Something I don't admit often: I was wrong.In October, I signed a figurative 15 year contract to do the hardest job I'll ever have: raise two more children to adulthood. Not just any two normal children, but kids with an unstable background. I had a relatively decent resume, having raised my son, A, to the ripe old age of 8 without killing him, or even allowing him to get into an accident that required a doctor's care. I went to college and got good grades in all of my social work classes. I worked in a crisis nursery and cared for abused and neglected kids. I worked in daycare. All in all, I thought I was pretty well prepared for the job. I was wrong.
I knew that P had some issues. I knew that because of his past, he was going to be a special-needs child. I didn't know that he was going to be suicidal (at age five!!!). I didn't know that he was going to declare all-out war against Tai and I in an attempt to make us believe he was unlovable. I didn't realize he was going to do everything in his power to piss me off, over and over, day after day. Of course I suspected these things would happen - but to a much, much lesser degree than reality has proven.
I assumed that D would have more issues than she has actually shown. She frustrates me at times, but honestly, she's just pushing the typical three-year-old buttons, testing her limits. Unfortunately, at times, she looks up to P & A, and chooses to model her behavior after theirs. This is not a good thing these days.

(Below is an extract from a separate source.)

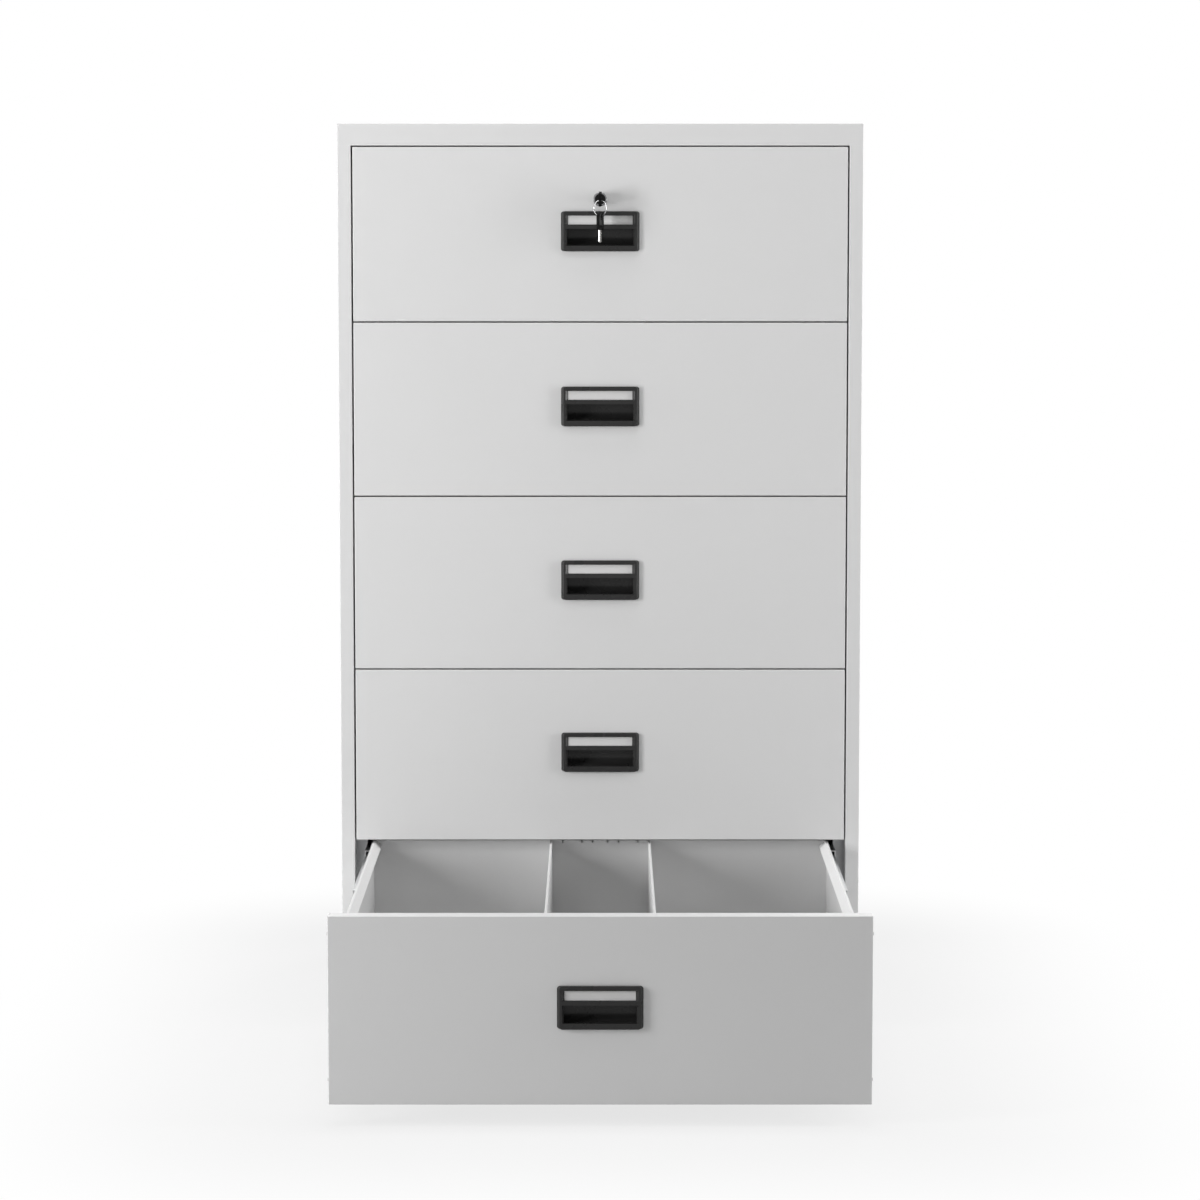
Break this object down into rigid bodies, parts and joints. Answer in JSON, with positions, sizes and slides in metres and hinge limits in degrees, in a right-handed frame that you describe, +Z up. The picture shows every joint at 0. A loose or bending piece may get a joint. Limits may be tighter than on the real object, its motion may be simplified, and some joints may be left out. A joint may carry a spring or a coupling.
{
  "type": "filing cabinet",
  "caption": "Lateral steel filing cabinet with full-width drawers on telescopic runners, recessed black handles and a cylinder lock; the bottom drawer stands open.",
  "frame": {"origin": "on the floor, under the middle of the carcass", "axes": "+Z up, -Y out of the drawer fronts, +X to the right as seen from the front"},
  "size_m": [0.775, 1.195, 1.355],
  "materials": {
    "grey_paint": "fine satin powder coat, light grey",
    "zinc_steel": "bright zinc plated steel",
    "black_plastic": "fine grained moulded plastic, black",
    "label_card": "plain light grey card",
    "bumper_rubber": "soft grey rubber",
    "chrome": "polished chrome plate",
    "dark_plug": "black nickel plate"
  },
  "bodies": {
    "cabinet": {"top_cap": "grey_paint", "side_panel_left": "grey_paint", "side_panel_right": "grey_paint", "back_panel": "grey_paint", "base_pan": "grey_paint", "uprights": "zinc_steel", "cabinet_runners": "zinc_steel"},
    "drawer_1": {"drawer_1_front": "grey_paint", "drawer_1_tray": "grey_paint", "drawer_1_dividers": "grey_paint", "drawer_1_handle": "black_plastic", "drawer_1_label": "label_card", "drawer_1_runners": "zinc_steel", "drawer_1_bumpers": "bumper_rubber", "lock_housing": "chrome", "lock_nut": "zinc_steel"},
    "middle_runners_1": {"middle_runners_1": "zinc_steel"},
    "drawer_2": {"drawer_2_front": "grey_paint", "drawer_2_tray": "grey_paint", "drawer_2_dividers": "grey_paint", "drawer_2_handle": "black_plastic", "drawer_2_label": "label_card", "drawer_2_runners": "zinc_steel", "drawer_2_bumpers": "bumper_rubber"},
    "middle_runners_2": {"middle_runners_2": "zinc_steel"},
    "drawer_3": {"drawer_3_front": "grey_paint", "drawer_3_tray": "grey_paint", "drawer_3_dividers": "grey_paint", "drawer_3_handle": "black_plastic", "drawer_3_label": "label_card", "drawer_3_runners": "zinc_steel", "drawer_3_bumpers": "bumper_rubber"},
    "middle_runners_3": {"middle_runners_3": "zinc_steel"},
    "drawer_4": {"drawer_4_front": "grey_paint", "drawer_4_tray": "grey_paint", "drawer_4_dividers": "grey_paint", "drawer_4_handle": "black_plastic", "drawer_4_label": "label_card", "drawer_4_runners": "zinc_steel", "drawer_4_bumpers": "bumper_rubber"},
    "middle_runners_4": {"middle_runners_4": "zinc_steel"},
    "drawer_5": {"drawer_5_front": "grey_paint", "drawer_5_tray": "grey_paint", "drawer_5_dividers": "grey_paint", "drawer_5_handle": "black_plastic", "drawer_5_label": "label_card", "drawer_5_runners": "zinc_steel", "drawer_5_bumpers": "bumper_rubber"},
    "middle_runners_5": {"middle_runners_5": "zinc_steel"},
    "lock_plug": {"lock_plug": "dark_plug", "lock_cam": "zinc_steel"},
    "lock_bolt": {"lock_bolt": "zinc_steel"},
    "key": {"key": "black_plastic"},
    "key_ring": {"key_ring": "chrome"},
    "spare_key": {"spare_key": "black_plastic"},
    "interlock_bar": {"interlock_bar": "zinc_steel"},
    "levelling_foot_front_left": {"levelling_foot_front_left": "zinc_steel"},
    "levelling_foot_front_right": {"levelling_foot_front_right": "zinc_steel"},
    "levelling_foot_rear_left": {"levelling_foot_rear_left": "zinc_steel"},
    "levelling_foot_rear_right": {"levelling_foot_rear_right": "zinc_steel"}
  },
  "joints": [
    {"name": "drawer_1_slide", "type": "slide", "parent": "cabinet", "child": "drawer_1", "axis": [0, -1, 0], "range_m": [0, 0.56]},
    {"name": "middle_runners_1_slide", "type": "slide", "parent": "cabinet", "child": "middle_runners_1", "axis": [0, -1, 0], "range_m": [0, 0.28]},
    {"name": "drawer_2_slide", "type": "slide", "parent": "cabinet", "child": "drawer_2", "axis": [0, -1, 0], "range_m": [0, 0.56]},
    {"name": "middle_runners_2_slide", "type": "slide", "parent": "cabinet", "child": "middle_runners_2", "axis": [0, -1, 0], "range_m": [0, 0.28]},
    {"name": "drawer_3_slide", "type": "slide", "parent": "cabinet", "child": "drawer_3", "axis": [0, -1, 0], "range_m": [0, 0.56]},
    {"name": "middle_runners_3_slide", "type": "slide", "parent": "cabinet", "child": "middle_runners_3", "axis": [0, -1, 0], "range_m": [0, 0.28]},
    {"name": "drawer_4_slide", "type": "slide", "parent": "cabinet", "child": "drawer_4", "axis": [0, -1, 0], "range_m": [0, 0.56]},
    {"name": "middle_runners_4_slide", "type": "slide", "parent": "cabinet", "child": "middle_runners_4", "axis": [0, -1, 0], "range_m": [0, 0.28]},
    {"name": "drawer_5_slide", "type": "slide", "parent": "cabinet", "child": "drawer_5", "axis": [0, -1, 0], "range_m": [-0.56, 0]},
    {"name": "middle_runners_5_slide", "type": "slide", "parent": "cabinet", "child": "middle_runners_5", "axis": [0, -1, 0], "range_m": [-0.28, 0]},
    {"name": "lock_turn", "type": "hinge", "parent": "drawer_1", "child": "lock_plug", "pos_m": [0, -0.315, 1.24405], "axis": [0, 1, 0], "range_deg": [0, 90]},
    {"name": "lock_bolt_slide", "type": "slide", "parent": "drawer_1", "child": "lock_bolt", "axis": [0, 0, 1], "range_m": [0, 0.012]},
    {"name": "key_slide", "type": "slide", "parent": "lock_plug", "child": "key", "axis": [0, -1, 0], "range_m": [0, 0.02]},
    {"name": "key_ring_swing", "type": "hinge", "parent": "key", "child": "key_ring", "pos_m": [0, -0.3374, 1.24205], "axis": [0.8192, -0.5736, 0], "range_deg": [-35, 6]},
    {"name": "spare_key_swing", "type": "hinge", "parent": "key_ring", "child": "spare_key", "pos_m": [0, -0.3374, 1.21965], "axis": [0.8192, -0.5736, 0], "range_deg": [-20, 6]},
    {"name": "interlock_bar_slide", "type": "slide", "parent": "cabinet", "child": "interlock_bar", "axis": [0, 0, 1], "range_m": [0, 0.008]},
    {"name": "levelling_foot_front_left_turn", "type": "hinge", "parent": "cabinet", "child": "levelling_foot_front_left", "pos_m": [-0.3325, -0.275, 0], "axis": [0, 0, 1], "continuous": true},
    {"name": "levelling_foot_front_right_turn", "type": "hinge", "parent": "cabinet", "child": "levelling_foot_front_right", "pos_m": [0.3325, -0.275, 0], "axis": [0, 0, 1], "continuous": true},
    {"name": "levelling_foot_rear_left_turn", "type": "hinge", "parent": "cabinet", "child": "levelling_foot_rear_left", "pos_m": [-0.3325, 0.275, 0], "axis": [0, 0, 1], "continuous": true},
    {"name": "levelling_foot_rear_right_turn", "type": "hinge", "parent": "cabinet", "child": "levelling_foot_rear_right", "pos_m": [0.3325, 0.275, 0], "axis": [0, 0, 1], "continuous": true}
  ],
  "couplings": [
    {"joint": "middle_runners_1_slide", "follows": "drawer_1_slide", "ratio": 0.5},
    {"joint": "middle_runners_2_slide", "follows": "drawer_2_slide", "ratio": 0.5},
    {"joint": "middle_runners_3_slide", "follows": "drawer_3_slide", "ratio": 0.5},
    {"joint": "middle_runners_4_slide", "follows": "drawer_4_slide", "ratio": 0.5},
    {"joint": "middle_runners_5_slide", "follows": "drawer_5_slide", "ratio": 0.5},
    {"joint": "lock_bolt_slide", "follows": "lock_turn", "m_per_rad": 0.0076394}
  ]
}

I also figured that it would take A a little bit of adjustment to get used to going from being an only child to one of three. I didn't expect him to completely alter his entire personality - to go from a sweet, caring, loving child to a mean-spirited, selfish, bullying one. But it seems that is what he has done. I don't know what normal brothers act like, but these two are constantly at each other's throats.
When I signed up for this job, I knew it would be a challenge. I just didn't realize how much of a challenge it would be. Days like yesterday certainly put my patience & abilities to the test. I don't think I've ever felt as much like a failure as I did by the end of last night. I was thoroughly convinced that I was a terrible mother, and that the kids would grow up to be serial killers, all because I didn't do my job well. All because I couldn't get them to clean their rooms.
This morning, however, I realized this: Yesterday sucked, but no one ended up being buried in the backyard. No one suffered any lasting physical or psychological damage. No one went hungry. No one was cold. And everyone got tucked into bed with a hug and kiss goodnight. Sometimes, that's all a mom can ask for in a day, isn't it?
It's only been six months. We're all still adjusting. Tho I may have gone to bed weary last night, I did get up to meet the challenge again today. I didn't give up. Maybe I'm not such a complete failure after all.